Most professional print products are created in Adobe's InDesign, Illustrator, and Photoshop products. However, the free Scribus [1] and Inkscape [2] application offer alternatives with which you can create technically flawless artwork for offset printing.

Sample CD Cover

Inkscape is still the most useful vector graphic program for design purposes. It provides a wide variety of tools and effects that give you the creative flow you need. You can also use it to integrate external bitmaps and texts.

Figure 1 shows the design for a CD cover in Inkscape. At the top, you can see the preparation for print setup that is used during the design for page size. The three millimeters wide red border is the so-called bleed that falls away during the sheet cutting. Because of the tolerances of the cutting machines, the design in this regard needs to proceed flawlessly.

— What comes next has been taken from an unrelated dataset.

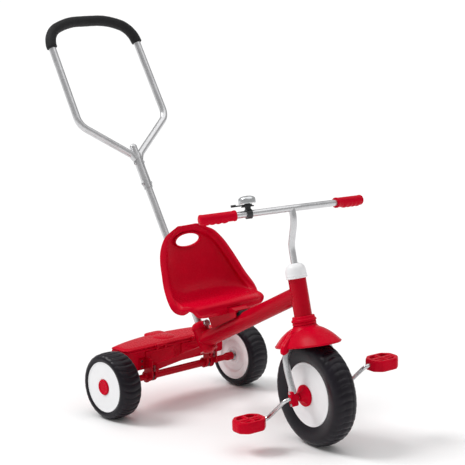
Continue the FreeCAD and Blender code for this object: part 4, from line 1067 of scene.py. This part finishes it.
# ---- fasteners -------------------------------------------
HALF_SLEEVE_R = 11.9
HANDLE_BOLT_S = (549.0, 608.0)  # along the pole, from its foot
nuts = []
for s in HANDLE_BOLT_S:
    nuts.append(screw_head((0, -HALF_SLEEVE_R, s), (0, -1, 0), 5.0, 3.4, 1.2))
    nuts.append(hex_head((0, HALF_SLEEVE_R, s), (0, 1, 0), 8.0, 3.8))
    nuts.append(rod((0, 14.0, s), (0, 16.0, s), 2.4, 20))
finish_piece(make("handle_fasteners", *join(nuts), POLE, STEEL, 35), "push_handle",
             ["handle_bolts"])
guard_heads = [screw_head((0, sign * (FORK_LEG_Y + 9.5), s), (0, sign, 0), 3.2, 2.0)
               for sign in (-1, 1) for s in (-14, 13.4)]
finish_piece(make("guard_screw_heads", *join(guard_heads), STEERED, STEEL, 50), "steerer",
             ["guard_screws"])
bolts = [hex_head((22.5, sign * 101, z), (1, 0, 0), 8, 4) for sign in (-1, 1) for z in (104.5, 113)]
finish_piece(make("stay_bolt_heads", *join(bolts), DATUM, DULL_SCREW, 35), "frame", ["stay_bolts"])

# ---- floor, light, camera --------------------------------
FLOOR_HALF = 90.0  # metres, far enough for the edge to stay out of sight
corners = [(x * FLOOR_HALF, y * FLOOR_HALF, 0) for x, y in ((-1, -1), (1, -1), (1, 1), (-1, 1))]
ground_mesh = bpy.data.meshes.new("ground")
ground_mesh.from_pydata(corners, [], [(0, 1, 2, 3)])
ground_mesh.materials.append(GROUND)
ground = new_object("ground", ground_mesh)

world = bpy.data.worlds.new("studio")
bpy.context.scene.world = world
world.use_nodes = True
put(world.node_tree.nodes["Background"], {"Color": (1, 1, 1, 1), "Strength": 0.45})


def towards(azimuth, elevation):
    """Unit vector from the origin towards a bearing and a height in radians."""
    level = math.cos(elevation)
    return Vector((math.cos(azimuth) * level, math.sin(azimuth) * level, math.sin(elevation)))


def sun(name, azimuth, elevation, spread, strength):
    """Distant soft light from a bearing in degrees, so that the whole floor is lit alike."""
    lamp = bpy.data.lights.new(name, "SUN")
    lamp.energy = strength
    lamp.angle = math.radians(spread)
    holder = new_object(name, lamp)
    beam = -towards(math.radians(azimuth), math.radians(elevation))
    holder.rotation_euler = beam.to_track_quat("-Z", "Y").to_euler()


sun("key", -140, 50, 24, 1.8)
sun("overhead", 60, 75, 70, 1.0)

CAMERA_AT = (2.8559, -2.5263, 1.1914)
CAMERA_AZIMUTH = math.radians(-42.34)
CAMERA_ELEVATION = math.radians(10.86)
CAMERA_ROLL = math.radians(-0.43)
SENSOR_WIDTH, LENS = 36.0, 120.87  # millimetres
backwards = towards(CAMERA_AZIMUTH, CAMERA_ELEVATION)
level_right = UP.cross(backwards).normalized()
level_up = backwards.cross(level_right)
camera_data = bpy.data.cameras.new("photo_view")
camera_data.sensor_width = SENSOR_WIDTH
camera_data.lens = LENS
camera = new_object("photo_view", camera_data)
turn = Matrix((level_right, level_up, backwards)).transposed() @ Matrix.Rotation(CAMERA_ROLL, 3, "Z")
camera.matrix_world = Matrix.Translation(CAMERA_AT) @ turn.to_4x4()
bpy.context.scene.camera = camera
bpy.context.scene.view_settings.view_transform = "Standard"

Figure 1: This is how the design was created in Inkscape: The page size follows the template of the printing press. The light wedges at the bottom still appear at this stage without the strong blur added later.

The photo highlighted through cross-hatching was brought in directly in RGB color format. The conversion to press format of CMYK color space takes place while exporting the entire cover. The green polygons on the front and back side will get a blur of 90% in the setting for the object fill, resulting later in soft light spots. The text on the front side will get a soft blur through the Shadows and Glows | Drop Glow effect. The small wedge highlighted in magenta at the left edge of the ochre-colored border adds Blur on one side. For a useful introduction to the drawing and painting program, refer to the Inkscape guide [3].

True Colors

To have on-screen colors not deviate too much from what's printed, set the appropriate color profile for your monitor. You can find profiles on the Internet under icc profile , icm profile , or color profile and your monitor's model number.

You can often find the ICC or ICM file directly on the CD that came with your monitor when you install the driver in Windows. The Windows 7 setup copied the author's Asus monitor profile into the spool\drivers\color\ directory in C:\Windows\System32\ .

Some newer monitors have an sRGB mode [4] that adapts to the color representation in the profile of the same name. You can obtain these and other consistent profiles from Adobe [5]. Copy the ICC or ICM file into the /usr/share/color/icc/ folder that all Linux applications access. Some distributions also provide an adobe-profiles package or something of the sort.

Inkscape manages the profiles in File | Inkscape Preferences | Color Management as Display Profile and Device Profile (Figure 2). The Display Profile normalizes the screen reproduction and the Device Profile simulates the printing device's color rendering on the computer. Activate the printing color preview with Simulate output on screen . Check the Black Point Compensation box to optimize the brightness display. For Display Adjustment and Display Rendering Intent , choose Perceptual . Inkscape represents the print colors on screen so that they match human perception as much as possible.

Figure 2: Inkscape color management provides accuracy with the matching profiles for the screen (in blue) and printer (in red).